Sunday, 8 May 2011
dawlish avenue
Last weekend I was in Toronto for a conference at Glendon College. Mom and Dad lent me their car and so on the way home I drove to the street on which I grew up, parked the car, and walked around the block. It was a strange and surreal experience. The afternoon was beautiful and sunny and I parked the car in front of 181, the huge old house in which my grandparents once lived and of which I have a black and white photo on my desk. Or rather, I have a photo of the "backyard" (if it can be called that)--trees and bushes and wild grasses and a rough two- track country road going off into the distance--and two people, uncharacteristically not identified by my grandmother in her distinctive fountain-pen handwriting on the back of the photo, who are my great-ancestors.

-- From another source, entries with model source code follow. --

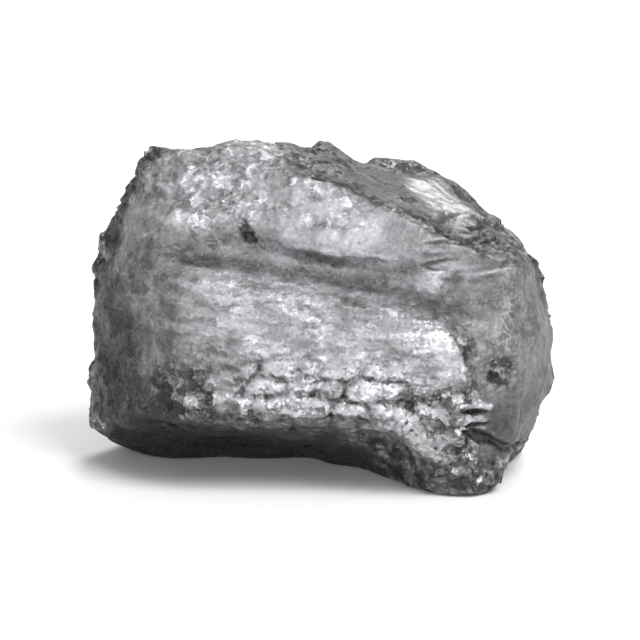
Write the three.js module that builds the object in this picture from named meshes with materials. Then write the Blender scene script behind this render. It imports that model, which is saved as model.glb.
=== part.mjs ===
// One loose lump of black coal, lying on a table on its own broken underside.
//
// The lump is a single solid. It broke out of a banded seam, so its surface is a set of rounded fracture
// faces, and thin beds run right round it, tilted a little down to the right: a hard bright bed stands
// proud as a slab along the lower front, a soft dull bed above it has worn back into a groove that widens
// to the right, and shells of coal have spalled off the back, the ends and the top. A toe reaches the
// table at the front right, and the rest of the front is undercut.
//
// Units are millimetres. +X is to the right along the lump, +Y is to the back, and +Z is up. The origin is
// on the table under the middle of the lump.
import * as THREE from "three";
import { mergeVertices } from "three/addons/utils/BufferGeometryUtils.js";
import { ImprovedNoise } from "three/addons/math/ImprovedNoise.js";

// --- driving dimensions -------------------------------------------------------------------------------

const LENGTH = 100; // along X
const DEPTH = 77; // along Y
const HEIGHT = 71; // above the table

const BED_FALL = 0.14; // the beds drop this much for each millimetre to the right
const BED_RISE_BACK = 0.04; // and climb this much for each millimetre to the back

const SPLITS = 20; // each edge of the starting icosahedron is cut into SPLITS + 1

const { lerp, smoothstep } = THREE.MathUtils;
const noise = new ImprovedNoise();

// --- fracture faces -----------------------------------------------------------------------------------

// out is the outward direction, at is a point on the face, and worn is how far its edges are rounded.
const FRACTURE_FACES = [
  { name: "front", out: [-0.1, -0.97, 0.16], at: [0, -31, 34], worn: 5 },
  { name: "front brow", out: [-0.05, -0.74, 0.68], at: [-4, -20, 61], worn: 9 },
  { name: "top", out: [0.07, 0.04, 1], at: [-12, 0, 70.5], worn: 5 },
  { name: "split top right", out: [0.34, -0.05, 0.94], at: [13, -28, 61.2], worn: 2 },
  { name: "top right", out: [0.62, 0.06, 0.78], at: [33, 0, 57.4], worn: 4 },
  { name: "right shoulder", out: [0.93, -0.05, 0.36], at: [46.4, 0, 46.2], worn: 5 },
  { name: "right end", out: [0.97, -0.24, -0.06], at: [48.5, -6, 30], worn: 5 },
  { name: "right undercut", out: [0.84, -0.2, -0.5], at: [46, -10, 14], worn: 5 },
  { name: "top left", out: [-0.72, -0.16, 0.68], at: [-41.4, -4, 62.9], worn: 10 },
  { name: "upper left end", out: [-0.95, -0.1, 0.28], at: [-47, -2, 48], worn: 6 },
  { name: "left end", out: [-0.98, -0.16, 0.03], at: [-49.8, -2, 28], worn: 6 },
  { name: "left front", out: [-0.7, -0.71, 0.06], at: [-39, -22, 34], worn: 8 },
  { name: "left undercut", out: [-0.7, -0.1, -0.7], at: [-48, 3, 4.5], worn: 4 },
  { name: "front undercut", out: [-0.06, -0.46, -0.88], at: [0, 1, 0], worn: 3 },
  { name: "back", out: [0.12, 0.98, 0.14], at: [0, 35, 30], worn: 6 },
  { name: "back brow", out: [-0.16, 0.68, 0.72], at: [0, 24, 60], worn: 4 },
  { name: "back left", out: [-0.74, 0.66, 0.12], at: [-38, 22, 34], worn: 4 },
  { name: "back right", out: [0.7, 0.7, -0.06], at: [39, 24, 32], worn: 4 },
  { name: "back undercut", out: [0.1, 0.72, -0.68], at: [0, 31, 7], worn: 5 },
].map(({ out, at, worn }) => {
  const normal = new THREE.Vector3(...out).normalize();
  return { plane: new THREE.Plane(normal, -normal.dot(new THREE.Vector3(...at))), worn };
});

// The larger of two distances, with the corner where they meet rounded over.
function roundedMax(a, b, round) {
  const near = Math.max(round - Math.abs(a - b), 0) / round;
  return Math.max(a, b) + (near * near * round) / 4;
}

function outsideFaces(p) {
  return FRACTURE_FACES.reduce(
    (far, { plane, worn }) => roundedMax(far, plane.distanceToPoint(p), worn),
    -Infinity,
  );
}

// --- spalled hollows ----------------------------------------------------------------------------------

// Coal breaks away in shells and leaves shallow dishes with a crisp rim: the ball that each one fits.
const HOLLOWS = [
  { name: "back", centre: [-16, 68, 54], radius: 42 },
  { name: "back right", centre: [47, 52, 58], radius: 34 },
  { name: "back foot", centre: [16, 66, 6], radius: 36 },
  { name: "left end", centre: [-84, 20, 30], radius: 41 },
  { name: "left foot", centre: [-63, -26, 3], radius: 26 },
  { name: "right end", centre: [84, 17, 24], radius: 39 },
  { name: "top", centre: [-24, 18, 103], radius: 37 },
  { name: "under the front", centre: [-12, -34, -18], radius: 30 },
].map(({ centre, radius }) => new THREE.Sphere(new THREE.Vector3(...centre), radius));
const RIM = 1.6; // how far the rims are rounded
const WANDER = { wave: 17, height: 5 }; // how the dishes stray from round

function spalled(block, p) {
  const stray = WANDER.height * noise.noise(p.x / WANDER.wave, p.y / WANDER.wave + 0.4, p.z / WANDER.wave);
  return HOLLOWS.reduce((far, ball) => roundedMax(far, stray - ball.distanceToPoint(p), RIM), block);
}

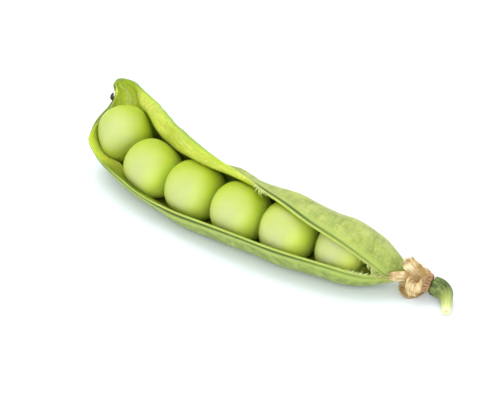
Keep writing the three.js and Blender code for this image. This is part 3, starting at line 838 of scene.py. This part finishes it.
def smooth_route(corners, count):
    """A smooth route through given corners, evenly stepped."""
    keys = [(i, *corner) for i, corner in enumerate(corners)]
    dense = np.array([along(keys, t) for t in np.linspace(0, len(keys) - 1, 400)])
    return spaced(dense, np.linspace(0, 1, count))


_, to_tip, _, _ = section_frame(STYLE_STATION)
half = half_section(STYLE_STATION, False, 200)
root = beside_centre(STYLE_STATION, *half[int(STYLE_SIDE * 199)])
outward = unit(root - beside_centre(STYLE_STATION, 0, 0))
route = smooth_route([root + outward * out + to_tip * ahead for out, ahead in STYLE_ROUTE], STYLE_RINGS)
radii = STYLE_RADIUS * np.interp(np.linspace(0, 1, STYLE_RINGS), *np.array(STYLE_TAPER).T)
rings = rod(
    route,
    radii,
    STYLE_AROUND,
    lambda u, angle: STYLE_WRINKLE * noise((9 * u, 2 * cos(angle), 2 * sin(angle))),
)
points, faces = closed_skin(rings, route[0], route[-1])
style = mesh_object("withered_style", points, faces, dead_fibre)
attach(style, "root")

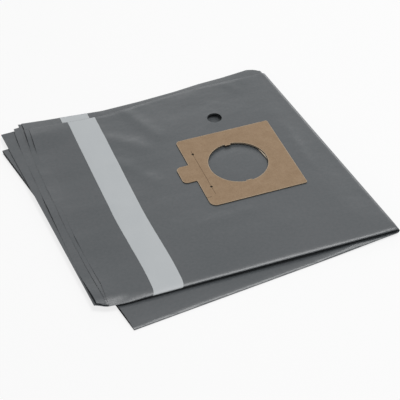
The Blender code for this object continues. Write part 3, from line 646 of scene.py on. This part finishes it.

The woman, stylishly dressed, sits in a hammock and the man, in a suit and tie, sits upright on the grass beside her. 181 was apparently the first house on the block but it is now just like any other house wedged between all the others. I walked down the street to where our house used to be. It is now gone, replaced by a much bigger (but to my mind, less beautiful) house. The entire street seemed wider and more spare than I remembered it. I remember more trees, the houses closer together, the street more boisterous and active. On this afternoon, it was quiet. There were no cars, no people. It didn't match-up with my interior image and that was unsettling. I think what was most surprising for me was the recognition that returning to this street where I spent the longest chunk of my childhood--from 9 to 18 years old--did not generate new memories the way that thinking about it does. In other words, my memory of the place is much more real to me than the place itself. And this recognition is only reinforced by the fact that now, a week later, my memories of Dawlish and the surrounding neighbourhood have already started to replace, as if moving in to repossess occupied territory, the "reality" that I saw so recently.